— Begin Data lines —

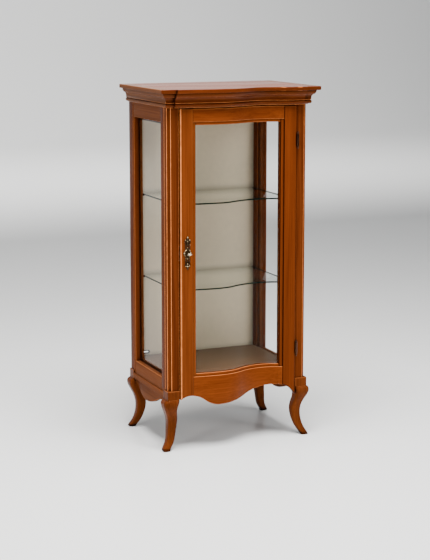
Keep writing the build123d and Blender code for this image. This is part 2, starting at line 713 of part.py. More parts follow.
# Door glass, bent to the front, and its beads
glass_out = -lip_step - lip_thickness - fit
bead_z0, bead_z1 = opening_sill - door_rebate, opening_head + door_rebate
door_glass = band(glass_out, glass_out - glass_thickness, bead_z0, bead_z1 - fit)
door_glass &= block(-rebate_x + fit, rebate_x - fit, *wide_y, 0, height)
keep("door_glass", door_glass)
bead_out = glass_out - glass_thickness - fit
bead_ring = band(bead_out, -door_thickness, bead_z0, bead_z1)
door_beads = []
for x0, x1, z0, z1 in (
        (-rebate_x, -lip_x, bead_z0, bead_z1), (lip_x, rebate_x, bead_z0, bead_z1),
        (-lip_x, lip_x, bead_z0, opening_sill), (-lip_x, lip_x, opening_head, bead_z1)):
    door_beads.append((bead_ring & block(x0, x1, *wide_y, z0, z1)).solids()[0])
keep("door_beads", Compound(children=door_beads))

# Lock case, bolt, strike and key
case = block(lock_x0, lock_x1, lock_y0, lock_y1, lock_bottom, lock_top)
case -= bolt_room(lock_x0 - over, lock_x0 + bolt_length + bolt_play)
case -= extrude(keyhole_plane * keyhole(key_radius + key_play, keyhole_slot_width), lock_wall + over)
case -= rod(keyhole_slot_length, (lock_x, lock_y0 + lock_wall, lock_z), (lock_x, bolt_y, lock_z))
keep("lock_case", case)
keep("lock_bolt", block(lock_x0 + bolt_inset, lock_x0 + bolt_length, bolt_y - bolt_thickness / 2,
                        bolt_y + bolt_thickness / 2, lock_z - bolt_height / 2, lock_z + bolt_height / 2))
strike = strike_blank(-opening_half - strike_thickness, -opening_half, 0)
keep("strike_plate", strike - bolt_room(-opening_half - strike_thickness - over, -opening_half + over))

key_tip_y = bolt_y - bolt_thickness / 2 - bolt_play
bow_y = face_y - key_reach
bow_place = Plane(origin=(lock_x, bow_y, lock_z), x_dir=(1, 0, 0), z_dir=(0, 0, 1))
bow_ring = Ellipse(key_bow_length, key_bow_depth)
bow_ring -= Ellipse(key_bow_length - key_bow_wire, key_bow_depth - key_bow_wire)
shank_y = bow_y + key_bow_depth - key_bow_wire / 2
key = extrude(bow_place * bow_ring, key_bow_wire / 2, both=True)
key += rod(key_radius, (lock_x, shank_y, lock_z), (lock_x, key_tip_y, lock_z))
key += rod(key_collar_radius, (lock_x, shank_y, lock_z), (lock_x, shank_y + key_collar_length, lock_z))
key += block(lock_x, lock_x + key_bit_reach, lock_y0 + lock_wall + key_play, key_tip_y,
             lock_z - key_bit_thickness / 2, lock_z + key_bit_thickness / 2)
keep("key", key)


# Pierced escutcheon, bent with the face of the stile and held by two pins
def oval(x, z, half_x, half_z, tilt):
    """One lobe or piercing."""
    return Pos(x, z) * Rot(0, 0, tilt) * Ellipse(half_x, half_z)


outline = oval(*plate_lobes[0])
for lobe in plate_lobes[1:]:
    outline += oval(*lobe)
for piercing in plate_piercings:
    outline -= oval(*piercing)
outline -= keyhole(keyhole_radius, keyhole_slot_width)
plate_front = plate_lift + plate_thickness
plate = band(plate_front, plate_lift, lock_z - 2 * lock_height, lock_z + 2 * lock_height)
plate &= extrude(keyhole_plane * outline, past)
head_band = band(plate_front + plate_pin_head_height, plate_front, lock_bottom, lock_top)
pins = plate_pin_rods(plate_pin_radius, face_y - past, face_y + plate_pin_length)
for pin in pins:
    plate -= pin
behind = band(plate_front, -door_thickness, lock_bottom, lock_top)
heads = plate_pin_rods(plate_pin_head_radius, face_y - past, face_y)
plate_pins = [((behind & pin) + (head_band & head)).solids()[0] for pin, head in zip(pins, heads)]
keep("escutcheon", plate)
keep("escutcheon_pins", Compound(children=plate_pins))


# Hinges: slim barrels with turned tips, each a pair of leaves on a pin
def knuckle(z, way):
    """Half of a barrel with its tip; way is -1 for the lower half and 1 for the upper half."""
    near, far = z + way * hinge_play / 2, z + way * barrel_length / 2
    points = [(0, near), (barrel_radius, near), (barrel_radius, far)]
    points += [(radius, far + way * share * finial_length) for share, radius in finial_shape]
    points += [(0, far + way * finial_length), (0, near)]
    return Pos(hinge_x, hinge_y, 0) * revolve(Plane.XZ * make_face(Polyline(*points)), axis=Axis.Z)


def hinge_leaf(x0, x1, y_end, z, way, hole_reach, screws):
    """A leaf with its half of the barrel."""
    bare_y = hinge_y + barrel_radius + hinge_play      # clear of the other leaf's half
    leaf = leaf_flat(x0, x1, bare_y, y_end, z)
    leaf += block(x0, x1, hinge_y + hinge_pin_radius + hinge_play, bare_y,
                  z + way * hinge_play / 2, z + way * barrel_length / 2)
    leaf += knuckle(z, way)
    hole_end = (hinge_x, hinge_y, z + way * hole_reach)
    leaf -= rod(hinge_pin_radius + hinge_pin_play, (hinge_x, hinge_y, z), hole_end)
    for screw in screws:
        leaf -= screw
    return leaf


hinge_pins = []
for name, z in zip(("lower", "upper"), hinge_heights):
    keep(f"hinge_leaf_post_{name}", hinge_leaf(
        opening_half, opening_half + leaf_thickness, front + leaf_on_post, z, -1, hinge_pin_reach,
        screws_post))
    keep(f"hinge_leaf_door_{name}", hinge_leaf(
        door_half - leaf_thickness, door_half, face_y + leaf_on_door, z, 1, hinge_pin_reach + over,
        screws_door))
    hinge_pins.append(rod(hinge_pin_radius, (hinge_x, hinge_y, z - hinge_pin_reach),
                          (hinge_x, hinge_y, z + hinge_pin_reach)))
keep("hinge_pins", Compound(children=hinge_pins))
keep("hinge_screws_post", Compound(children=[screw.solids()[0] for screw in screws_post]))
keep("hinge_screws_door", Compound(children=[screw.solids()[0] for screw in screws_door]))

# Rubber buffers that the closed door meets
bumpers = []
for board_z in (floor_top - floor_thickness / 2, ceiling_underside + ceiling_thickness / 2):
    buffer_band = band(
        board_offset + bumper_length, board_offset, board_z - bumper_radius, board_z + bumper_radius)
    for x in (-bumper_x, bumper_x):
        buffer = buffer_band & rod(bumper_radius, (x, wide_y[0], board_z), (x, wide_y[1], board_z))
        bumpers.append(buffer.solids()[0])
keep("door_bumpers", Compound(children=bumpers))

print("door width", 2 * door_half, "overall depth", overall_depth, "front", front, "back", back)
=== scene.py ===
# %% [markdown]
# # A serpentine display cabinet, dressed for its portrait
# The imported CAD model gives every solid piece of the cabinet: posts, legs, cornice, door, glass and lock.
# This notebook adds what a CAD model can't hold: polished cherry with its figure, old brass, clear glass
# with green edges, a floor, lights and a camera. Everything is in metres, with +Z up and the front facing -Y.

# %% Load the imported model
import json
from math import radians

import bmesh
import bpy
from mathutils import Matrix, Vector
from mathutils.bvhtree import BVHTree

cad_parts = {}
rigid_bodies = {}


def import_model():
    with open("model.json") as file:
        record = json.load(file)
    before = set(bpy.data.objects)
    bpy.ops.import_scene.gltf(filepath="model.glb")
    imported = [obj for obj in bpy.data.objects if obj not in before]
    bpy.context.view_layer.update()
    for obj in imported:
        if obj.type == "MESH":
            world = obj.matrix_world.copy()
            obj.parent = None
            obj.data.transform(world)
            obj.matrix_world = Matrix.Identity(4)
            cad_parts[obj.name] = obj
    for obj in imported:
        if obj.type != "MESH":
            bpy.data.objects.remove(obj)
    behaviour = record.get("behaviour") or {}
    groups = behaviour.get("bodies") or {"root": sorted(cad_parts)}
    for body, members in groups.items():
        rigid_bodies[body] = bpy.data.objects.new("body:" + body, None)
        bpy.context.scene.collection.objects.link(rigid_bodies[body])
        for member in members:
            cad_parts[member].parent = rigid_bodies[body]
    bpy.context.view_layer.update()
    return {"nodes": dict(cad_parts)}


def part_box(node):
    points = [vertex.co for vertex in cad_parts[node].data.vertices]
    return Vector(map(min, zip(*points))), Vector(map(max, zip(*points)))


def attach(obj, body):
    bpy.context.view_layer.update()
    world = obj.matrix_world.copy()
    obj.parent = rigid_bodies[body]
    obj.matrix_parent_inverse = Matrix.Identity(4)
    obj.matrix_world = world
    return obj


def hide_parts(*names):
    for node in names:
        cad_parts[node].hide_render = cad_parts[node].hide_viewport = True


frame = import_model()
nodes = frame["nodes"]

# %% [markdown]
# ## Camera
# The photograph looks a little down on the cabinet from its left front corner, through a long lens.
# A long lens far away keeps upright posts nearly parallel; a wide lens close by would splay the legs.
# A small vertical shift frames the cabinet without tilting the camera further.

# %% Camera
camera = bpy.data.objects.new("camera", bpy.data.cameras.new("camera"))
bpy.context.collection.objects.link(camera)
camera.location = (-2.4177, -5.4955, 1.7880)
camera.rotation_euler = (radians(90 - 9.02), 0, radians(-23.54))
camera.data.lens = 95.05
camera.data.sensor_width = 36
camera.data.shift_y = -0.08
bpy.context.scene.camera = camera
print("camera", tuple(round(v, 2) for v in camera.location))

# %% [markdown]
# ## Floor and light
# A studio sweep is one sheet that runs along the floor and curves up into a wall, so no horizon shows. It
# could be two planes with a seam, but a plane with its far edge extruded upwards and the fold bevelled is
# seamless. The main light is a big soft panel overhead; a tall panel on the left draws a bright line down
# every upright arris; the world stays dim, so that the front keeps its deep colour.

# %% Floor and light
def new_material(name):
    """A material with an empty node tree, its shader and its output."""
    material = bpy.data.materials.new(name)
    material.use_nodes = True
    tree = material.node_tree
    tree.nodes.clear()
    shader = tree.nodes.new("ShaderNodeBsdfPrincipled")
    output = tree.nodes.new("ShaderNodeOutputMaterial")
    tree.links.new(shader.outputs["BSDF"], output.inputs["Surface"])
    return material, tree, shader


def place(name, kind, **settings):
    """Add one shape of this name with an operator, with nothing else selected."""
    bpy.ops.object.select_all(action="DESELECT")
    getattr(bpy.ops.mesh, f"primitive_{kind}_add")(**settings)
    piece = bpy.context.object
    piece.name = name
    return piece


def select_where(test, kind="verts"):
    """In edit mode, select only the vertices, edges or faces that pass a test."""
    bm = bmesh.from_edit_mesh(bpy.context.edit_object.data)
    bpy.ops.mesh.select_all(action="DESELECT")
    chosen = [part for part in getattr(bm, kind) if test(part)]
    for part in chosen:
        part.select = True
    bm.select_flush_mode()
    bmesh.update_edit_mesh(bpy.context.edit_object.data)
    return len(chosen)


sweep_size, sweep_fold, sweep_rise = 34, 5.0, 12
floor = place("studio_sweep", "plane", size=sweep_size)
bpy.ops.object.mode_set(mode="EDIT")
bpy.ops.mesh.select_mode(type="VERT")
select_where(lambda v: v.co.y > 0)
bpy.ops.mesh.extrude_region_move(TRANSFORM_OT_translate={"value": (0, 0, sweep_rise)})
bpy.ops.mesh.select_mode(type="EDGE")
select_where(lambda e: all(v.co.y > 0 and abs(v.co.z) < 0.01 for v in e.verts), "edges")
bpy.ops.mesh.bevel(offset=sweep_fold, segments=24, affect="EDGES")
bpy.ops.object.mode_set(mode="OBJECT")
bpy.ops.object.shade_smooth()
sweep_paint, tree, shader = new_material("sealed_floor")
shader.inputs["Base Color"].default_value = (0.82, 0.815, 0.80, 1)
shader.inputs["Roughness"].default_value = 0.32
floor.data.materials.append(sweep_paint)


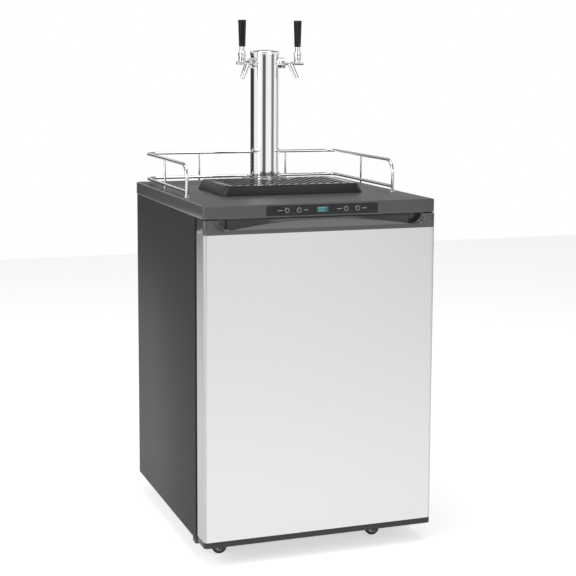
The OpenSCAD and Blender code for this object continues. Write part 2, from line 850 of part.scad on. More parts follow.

— End Data lines —

• _Task directions_:
Reproduce, without alteration, solely the lines beginning at the line that includes "zip(*points))), Vector(map(max, zip(*points)))" and ending at the line that includes "# every upright", both lines included.

• _Full output_:
    return Vector(map(min, zip(*points))), Vector(map(max, zip(*points)))


def attach(obj, body):
    bpy.context.view_layer.update()
    world = obj.matrix_world.copy()
    obj.parent = rigid_bodies[body]
    obj.matrix_parent_inverse = Matrix.Identity(4)
    obj.matrix_world = world
    return obj


def hide_parts(*names):
    for node in names:
        cad_parts[node].hide_render = cad_parts[node].hide_viewport = True


frame = import_model()
nodes = frame["nodes"]

# %% [markdown]
# ## Camera
# The photograph looks a little down on the cabinet from its left front corner, through a long lens.
# A long lens far away keeps upright posts nearly parallel; a wide lens close by would splay the legs.
# A small vertical shift frames the cabinet without tilting the camera further.

# %% Camera
camera = bpy.data.objects.new("camera", bpy.data.cameras.new("camera"))
bpy.context.collection.objects.link(camera)
camera.location = (-2.4177, -5.4955, 1.7880)
camera.rotation_euler = (radians(90 - 9.02), 0, radians(-23.54))
camera.data.lens = 95.05
camera.data.sensor_width = 36
camera.data.shift_y = -0.08
bpy.context.scene.camera = camera
print("camera", tuple(round(v, 2) for v in camera.location))

# %% [markdown]
# ## Floor and light
# A studio sweep is one sheet that runs along the floor and curves up into a wall, so no horizon shows. It
# could be two planes with a seam, but a plane with its far edge extruded upwards and the fold bevelled is
# seamless. The main light is a big soft panel overhead; a tall panel on the left draws a bright line down
# every upright arris; the world stays dim, so that the front keeps its deep colour.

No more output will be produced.